Friday, February 22, 2008

Diabetes: latest studies: four ways to charge now

An estimated 14.6 million people in America, or seven percent of the population, have diabetes, primarily Type 2, reports the American Diabetes Association. Here is a look at three recent study findings that highlight how diabetes care can be improved by both caregivers and patients themselves.



A recent study in the Archives of Internal Medicine reported that some obstacles to self-monitoring include discomfort, inconvenience, cost, difficulty doing so, and fear of "bad" results.


To address these issues, researchers divided 199 patients with Type 1 or Type 2 diabetes into three groups. One group was given an 18-page color manual describing therapies, the mechanics of glucose monitoring and strategies for dealing with feelings about diabetes and blood glucose monitoring. Another group was given a glucose meter only, and a third group received usual care.


Patients in the first two groups also had a 30-minute diabetes education session. At the end of six months, patients who had received the manual were checking their glucose levels much more frequently that those in the other two groups. People with Type 1 diabetes were checking their levels an average of 3.5 times daily and those with Type 2, an average of 2.3 times per day.



Fewer than half of adults diagnosed with diabetes get the three recommended yearly medical tests they need to manage their disease, the federal Agency for Healthcare Research and Quality (AHRQ) recently reported. An agency panel found that just 41.7 percent of people with diabetes had checkups during the past year for blood sugar levels, diabetic retinopathy or other diabetes-related eye damage, foot sores and foot irritation.


Only 50.1 percent said they had had one or two of the exams and 3.6 percent had no idea if they had had one. The AHRQ estimates that improved primary care could prevent some $2.5 billion per year in hospital costs caused by complications of diabetes.

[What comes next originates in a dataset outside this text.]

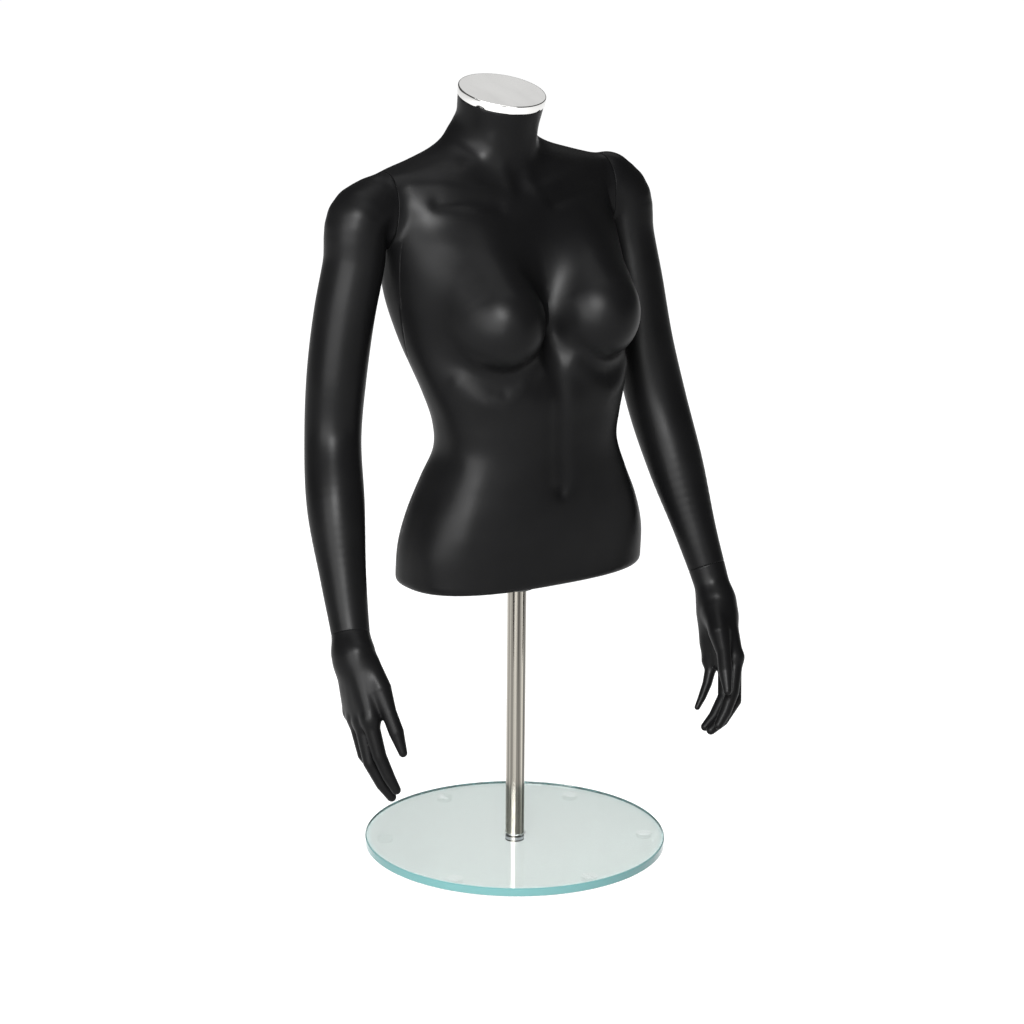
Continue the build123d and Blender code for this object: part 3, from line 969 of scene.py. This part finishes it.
cap = lathe(CAP_PROFILE, NECK_TOP, NECK_UP, CAP_TURNS)
finish_piece("neck_cap_turned", cap, "cap", "cap_chrome", ["neck_cap"])


# ================================================================ camera, light and floor
CAMERA_PLACE = (-1.8752, -2.7801, 1.3023)
CAMERA_TURN = radians(-33.89)
CAMERA_TIP = radians(15.01)
CAMERA_ROLL = radians(0.5)
CAMERA_LENS = 107.2
# each light: place, what it points at, width and height in metres, power in watts
LIGHTS = {
    "key_wide": ((-3.0, -2.0, 1.45), (0, 0, 0.6), (3.4, 2.7), 430.0),
    "key_core": ((-1.75, -2.2, 2.4), (0, 0, 0.6), (1.0, 1.0), 270.0),
    "fill": ((-0.3, -3.9, 1.3), (0, 0, 0.5), (2.0, 2.0), 25.0),
    "top": ((0.0, -0.1, 3.0), (0, 0, 0.7), (1.6, 1.6), 28.0),
    "cap_card": ((2.2, 2.24, 3.4), (0, 0, 0.87), (1.8, 1.8), 8.0),
}
FLOOR_HALF_SIZE = 30.0
# keeps the floor just clear of the undersides of the feet
FLOOR_DROP = 0.0003
FLOOR_GLOW = 0.97
SKY_STRENGTH = 0.10


def add_camera():
    data = bpy.data.cameras.new("camera")
    data.lens = CAMERA_LENS
    data.sensor_width = 36.0
    data.clip_end = 100.0
    camera = bpy.data.objects.new("camera", data)
    aim = Euler((pi / 2 - CAMERA_TIP, 0, CAMERA_TURN)).to_matrix() @ Matrix.Rotation(CAMERA_ROLL, 3, "Z")
    camera.matrix_world = Matrix.Translation(CAMERA_PLACE) @ aim.to_4x4()
    bpy.context.scene.collection.objects.link(camera)
    bpy.context.scene.camera = camera


def add_light(name, place, target, size, power):
    data = bpy.data.lights.new(name, "AREA")
    data.shape = "RECTANGLE"
    data.size, data.size_y = size
    data.energy = power
    light = bpy.data.objects.new(name, data)
    light.location = place
    light.rotation_euler = (Vector(place) - Vector(target)).to_track_quat("Z", "Y").to_euler()
    bpy.context.scene.collection.objects.link(light)


def add_floor():
    bm = bmesh.new()
    bmesh.ops.create_grid(bm, x_segments=8, y_segments=8, size=FLOOR_HALF_SIZE)
    mesh = bpy.data.meshes.new("floor")
    bm.to_mesh(mesh)
    bm.free()
    floor = bpy.data.objects.new("floor", mesh)
    floor.location.z = -FLOOR_DROP
    bpy.context.scene.collection.objects.link(floor)
    paper = Surface("paper_white", **{"Emission Color": (1, 1, 1, 1), "Emission Strength": FLOOR_GLOW})
    paper.colour(paper.noise(2.0), (0.23, 0.23, 0.23), (0.25, 0.25, 0.25))
    paper.roughness(paper.noise(40.0), 0.85, 0.95)
    mesh.materials.append(paper.material)


def add_world():
    world = bpy.data.worlds.new("studio")
    world.use_nodes = True
    set_inputs(world.node_tree.nodes["Background"], {"Color": (1, 1, 1, 1), "Strength": SKY_STRENGTH})
    bpy.context.scene.world = world


add_camera()
add_floor()
add_world()
for light_name, light_values in LIGHTS.items():
    add_light(light_name, *light_values)
bpy.context.scene.view_settings.view_transform = "Standard"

A University of Michigan (Ann Arbor) study found that only 43 percent of people age 55 and older who have diabetes get medicines that could protect their heart and kidneys. Risk of heart and kidney disease are dramatically increased in people with diabetes. Both angiotensin-converting enzyme inhibitors (ACE) and angiotensin-receptor blockers (ARB) lower cardiovascular risk and are recommended for nearly every older person with diabetes. But after surveying 742 people with diabetes as part of the 1999 to 2002 National Health and Nutrition Examination Survey, researchers say national rates of medication use are "disturbingly low." People with hypertension were most likely to take an ACE or ARB medication; those with kidney dysfunction or disease, or cardiovascular disease, were not. The more conditions a person had the greater the likelihood he or she would take a drug. Even so, only 53 percent of people with four or more indications for ACE or ARB use took a drug.



In a recent clinical review published in the Journal of the American Medical Association, researchers at Johns Hopkins University School of Medicine stressed that using two methods to gauge blood glucose levels is more effective than one alone. The reviewers recommend that self-monitoring of blood glucose levels, the foundation of diabetes management, be encouraged, especially in patients who use insulin. The frequency and timing of the test should depend on the patient.



Measurements of hemoglobin A1c values, which show a patient how his or her blood glucose levels are doing over a certain period of time, should be taken by a physician every six to nine months to assess the success of the treatment regimen, say the researchers.